RECORD LIST

□ □ □

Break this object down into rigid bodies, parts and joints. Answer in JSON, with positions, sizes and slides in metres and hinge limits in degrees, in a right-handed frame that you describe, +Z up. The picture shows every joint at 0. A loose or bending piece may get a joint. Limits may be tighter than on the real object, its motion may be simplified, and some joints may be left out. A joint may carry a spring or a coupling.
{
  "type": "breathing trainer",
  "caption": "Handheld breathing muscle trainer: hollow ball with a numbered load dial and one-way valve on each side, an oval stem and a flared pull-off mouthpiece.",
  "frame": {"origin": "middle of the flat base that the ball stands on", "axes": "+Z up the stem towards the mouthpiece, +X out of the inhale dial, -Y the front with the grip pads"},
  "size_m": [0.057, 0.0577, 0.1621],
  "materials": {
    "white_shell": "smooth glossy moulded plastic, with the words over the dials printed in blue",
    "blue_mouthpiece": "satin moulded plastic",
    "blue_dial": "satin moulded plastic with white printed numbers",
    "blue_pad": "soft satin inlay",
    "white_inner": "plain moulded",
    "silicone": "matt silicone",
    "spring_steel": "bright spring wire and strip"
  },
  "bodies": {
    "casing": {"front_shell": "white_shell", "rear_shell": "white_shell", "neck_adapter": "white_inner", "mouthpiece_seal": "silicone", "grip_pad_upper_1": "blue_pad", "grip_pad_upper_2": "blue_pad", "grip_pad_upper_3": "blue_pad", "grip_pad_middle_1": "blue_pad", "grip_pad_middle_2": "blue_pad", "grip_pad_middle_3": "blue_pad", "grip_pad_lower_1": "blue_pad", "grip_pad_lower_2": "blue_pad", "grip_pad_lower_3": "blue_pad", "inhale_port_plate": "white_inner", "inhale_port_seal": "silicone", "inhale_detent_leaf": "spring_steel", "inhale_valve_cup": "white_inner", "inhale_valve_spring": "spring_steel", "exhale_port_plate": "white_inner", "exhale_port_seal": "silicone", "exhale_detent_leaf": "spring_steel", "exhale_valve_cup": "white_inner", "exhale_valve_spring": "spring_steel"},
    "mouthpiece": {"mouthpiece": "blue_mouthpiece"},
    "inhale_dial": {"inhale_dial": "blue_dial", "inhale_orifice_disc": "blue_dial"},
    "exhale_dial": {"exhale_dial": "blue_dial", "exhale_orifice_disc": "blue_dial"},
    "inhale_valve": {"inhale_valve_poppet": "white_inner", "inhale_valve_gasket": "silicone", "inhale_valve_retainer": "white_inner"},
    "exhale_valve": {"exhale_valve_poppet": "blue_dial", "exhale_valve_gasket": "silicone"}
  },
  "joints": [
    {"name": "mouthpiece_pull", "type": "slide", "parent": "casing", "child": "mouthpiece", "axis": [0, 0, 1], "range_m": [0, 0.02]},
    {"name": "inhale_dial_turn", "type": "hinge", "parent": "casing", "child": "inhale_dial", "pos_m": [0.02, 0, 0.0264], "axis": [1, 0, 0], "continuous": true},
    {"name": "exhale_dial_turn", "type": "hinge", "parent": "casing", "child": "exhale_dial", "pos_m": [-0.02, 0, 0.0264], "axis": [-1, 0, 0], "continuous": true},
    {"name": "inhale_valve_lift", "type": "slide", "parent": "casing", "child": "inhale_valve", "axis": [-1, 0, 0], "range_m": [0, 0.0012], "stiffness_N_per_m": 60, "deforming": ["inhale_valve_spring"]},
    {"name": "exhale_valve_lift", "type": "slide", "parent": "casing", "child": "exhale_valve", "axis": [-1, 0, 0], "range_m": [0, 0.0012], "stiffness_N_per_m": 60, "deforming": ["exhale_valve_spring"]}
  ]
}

□ □ □

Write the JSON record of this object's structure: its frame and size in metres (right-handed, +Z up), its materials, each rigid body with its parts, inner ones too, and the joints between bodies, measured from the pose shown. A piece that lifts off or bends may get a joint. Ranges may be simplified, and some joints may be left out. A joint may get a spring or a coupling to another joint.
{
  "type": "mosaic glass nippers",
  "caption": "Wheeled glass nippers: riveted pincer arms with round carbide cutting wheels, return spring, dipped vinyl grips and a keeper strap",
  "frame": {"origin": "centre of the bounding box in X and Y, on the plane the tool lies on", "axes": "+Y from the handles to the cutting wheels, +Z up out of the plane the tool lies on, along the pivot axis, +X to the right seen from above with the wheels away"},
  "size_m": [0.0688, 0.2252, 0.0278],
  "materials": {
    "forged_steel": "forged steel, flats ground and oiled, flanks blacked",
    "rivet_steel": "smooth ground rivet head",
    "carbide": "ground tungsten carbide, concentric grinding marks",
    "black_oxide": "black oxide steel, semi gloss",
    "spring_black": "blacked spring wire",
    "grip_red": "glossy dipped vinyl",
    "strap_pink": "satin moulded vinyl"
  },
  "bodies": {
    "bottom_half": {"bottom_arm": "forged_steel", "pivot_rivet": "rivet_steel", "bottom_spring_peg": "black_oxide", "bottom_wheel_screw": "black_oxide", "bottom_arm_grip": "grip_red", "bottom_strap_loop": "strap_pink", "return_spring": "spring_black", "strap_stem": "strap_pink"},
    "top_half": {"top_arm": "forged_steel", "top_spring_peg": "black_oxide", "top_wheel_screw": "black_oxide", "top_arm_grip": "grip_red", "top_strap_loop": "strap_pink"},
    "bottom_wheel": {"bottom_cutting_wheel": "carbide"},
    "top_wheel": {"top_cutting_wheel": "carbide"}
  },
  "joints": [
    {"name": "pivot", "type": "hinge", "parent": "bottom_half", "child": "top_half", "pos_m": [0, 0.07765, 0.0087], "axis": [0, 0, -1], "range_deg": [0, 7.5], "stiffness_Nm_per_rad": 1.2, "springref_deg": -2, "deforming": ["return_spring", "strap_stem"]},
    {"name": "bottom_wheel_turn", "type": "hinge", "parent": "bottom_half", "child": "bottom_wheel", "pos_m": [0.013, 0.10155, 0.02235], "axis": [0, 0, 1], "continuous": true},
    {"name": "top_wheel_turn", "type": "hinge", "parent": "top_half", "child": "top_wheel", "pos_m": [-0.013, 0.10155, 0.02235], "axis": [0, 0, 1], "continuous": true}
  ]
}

□ □ □

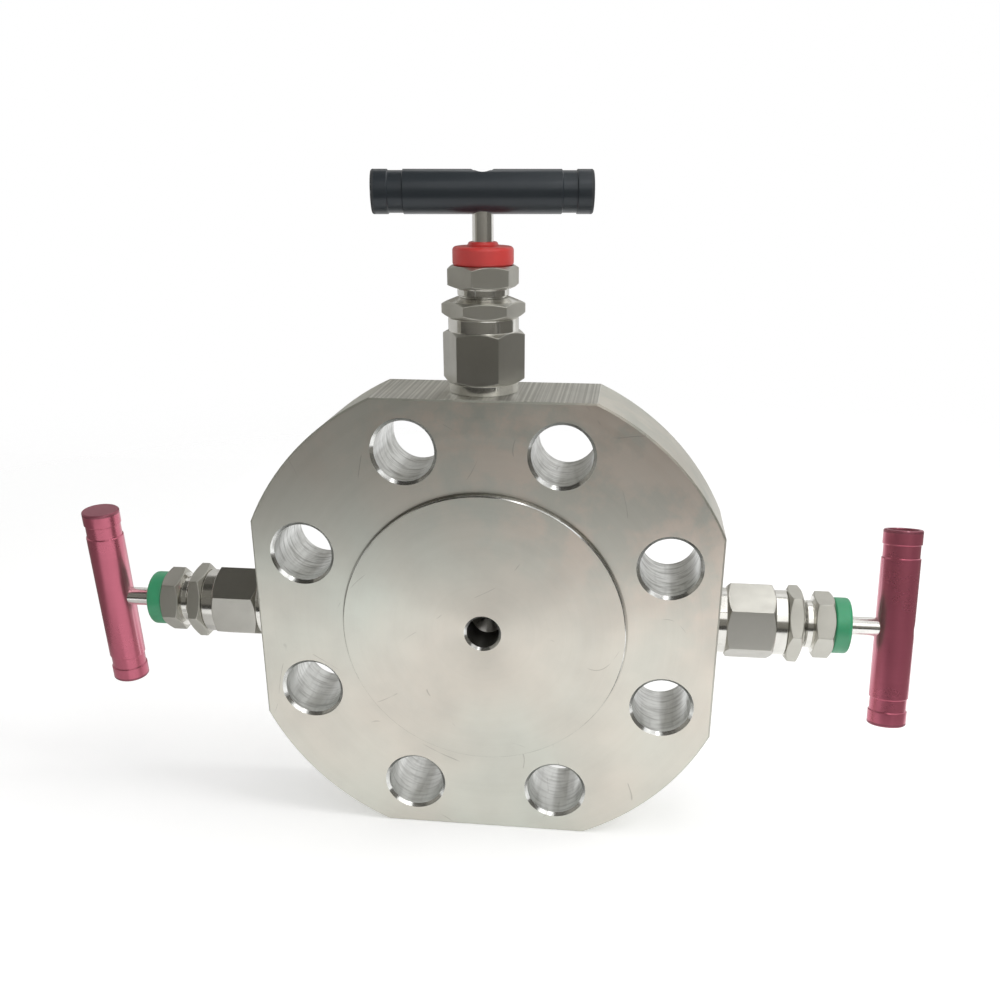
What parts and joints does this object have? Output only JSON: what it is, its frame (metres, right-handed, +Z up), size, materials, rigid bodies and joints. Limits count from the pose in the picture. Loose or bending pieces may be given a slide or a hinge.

□ □ □

EXERCISE TASK
Search the data above for lines holding "pose" and copy each of them.

TASK ANSWER
Write the JSON record of this object's structure: its frame and size in metres (right-handed, +Z up), its materials, each rigid body with its parts, inner ones too, and the joints between bodies, measured from the pose shown. A piece that lifts off or bends may get a joint. Ranges may be simplified, and some joints may be left out. A joint may get a spring or a coupling to another joint.
What parts and joints does this object have? Output only JSON: what it is, its frame (metres, right-handed, +Z up), size, materials, rigid bodies and joints. Limits count from the pose in the picture. Loose or bending pieces may be given a slide or a hinge.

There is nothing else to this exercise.